The Story Thus Far: 2018

By Daniel Seagraves on August 22, 2019 2 Comments

Since the early 2000s, I have been working toward making or getting a Lisp Machine. The fact that I did not have any practical experience with Lisp nor had I even seen a Lisp Machine in real life did not seem important at the time. To this end I developed 3 emulators, of which 2 survived to public release.

In September of 2018, following a harrowing recovery from horrendous storage conditions, I received three Lisp Machines in very non-working condition:

Lisp Machines in the driveway

Over the next year, I repaired what I could. The keyboards were thoroughly cleaned:

From this…
…to this!

All of the cables…

They left a ring in the bathtub.

The CADR was unwrapped and cleaned…

The CADR was so rusty the plastic wrap was stained.
It was a real mess.

Despite the horrible storage conditions, the power supply had survived and was tested OK. The machine was powered on, but we found that the bus interface board has issues and the machine needs further diagnosis and repair.

The CADR processor was OK.
This is the CADR’s “power” LED shining through the Lucite backplane cover.
The microprogram counter runs when a boot is initiated…
…but there’s stuck bits when we try to diagnose why it halts.

The Lambdas were in better physical shape.
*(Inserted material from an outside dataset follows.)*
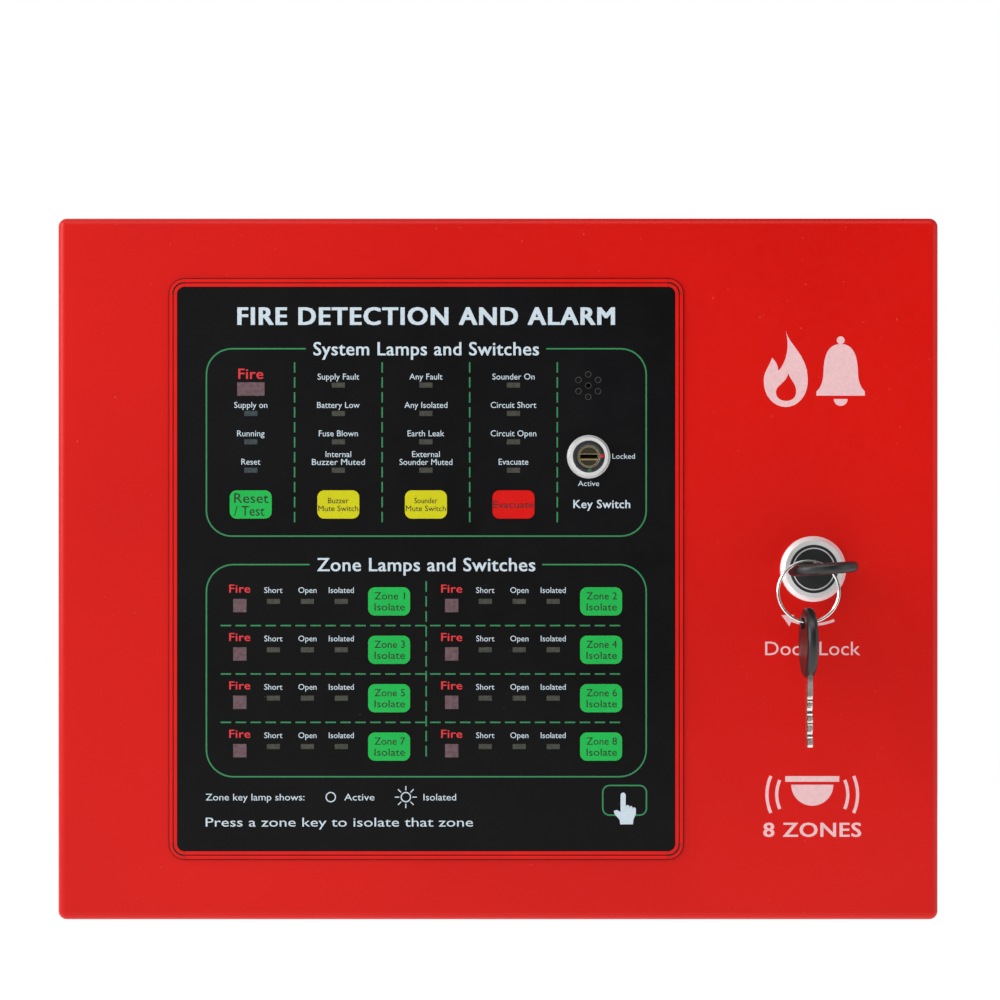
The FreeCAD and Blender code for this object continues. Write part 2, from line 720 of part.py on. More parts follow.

Between the two, one had a dead 5V supply and the other had a failing 12V supply, so the two were combined to make one that worked.

Lambda’s power supply tray.

The diagnostics processor was powered up…

The SDU is alive!

but it failed shortly after, and my spare shortly after that. I’ve stopped trying to run the Lambda until I can diagnose what is murdering my SDUs.

Neither Lambda had a working tape drive; One had a failed power supply, the other had two bad motors. The motors from the first were swapped into the second and a working tape drive was thus created. Neither disk drive worked; One went bang when powered on and the other is an open circuit. Those will probably have to be replaced.

Thus, hardware restoration ground to a halt toward the end of 2018 as test equipment and tools were purchased and the focus shifted to software restoration.

  1. Adrian W. Pasieka Ikane says:

    Lisp machines are back : ).

    Hello Mr Seegraves,

    I want to create a DATA CENTER based on the Lisp machines, which will be
    ultimately connected with the LEO-6G satellites using the Chaosnet
    protocols among the IOT-s.

    We need a school for the Lisp programmers:

    http://www.pressitoncloud.com/Pressiton_University_en_EN.html

    I am currently based in Poland, and this is for a reason, because we
    need to employ PROGRAMMERS, SCIENTISTS etc. who are available in Poland.

    And they are not available in the USA, where everybody wants to work for
    the Google or at the MIT etc.

    The IPO itself will take place in the USA, but we can achieve much more
    in Poland in terms of the R&D and the LEO-6G manufacturing, moving with
    a really high-tech part to work for DARPA, NASA in the United States.

    ;;————————–

    Would You know where to get the Lisp machines from, to run the LM-3 system on them?

    https://lm-3.github.io/chinual.html#General-Information

    I realize that we are talking about an “ancient” technology, we would
    upgrade everything, including the software, but to have the working
    versions make all much easier, than starting from scratch.

    Maybe You could help.

    • Bogodyne is not related to the LM-3 project. We are based in the United States, so I am not aware of any lisp machine hardware available in Poland. Our system will eventually run natively on commodity hardware, but I don’t expect to have anything releasable for at least the next six months.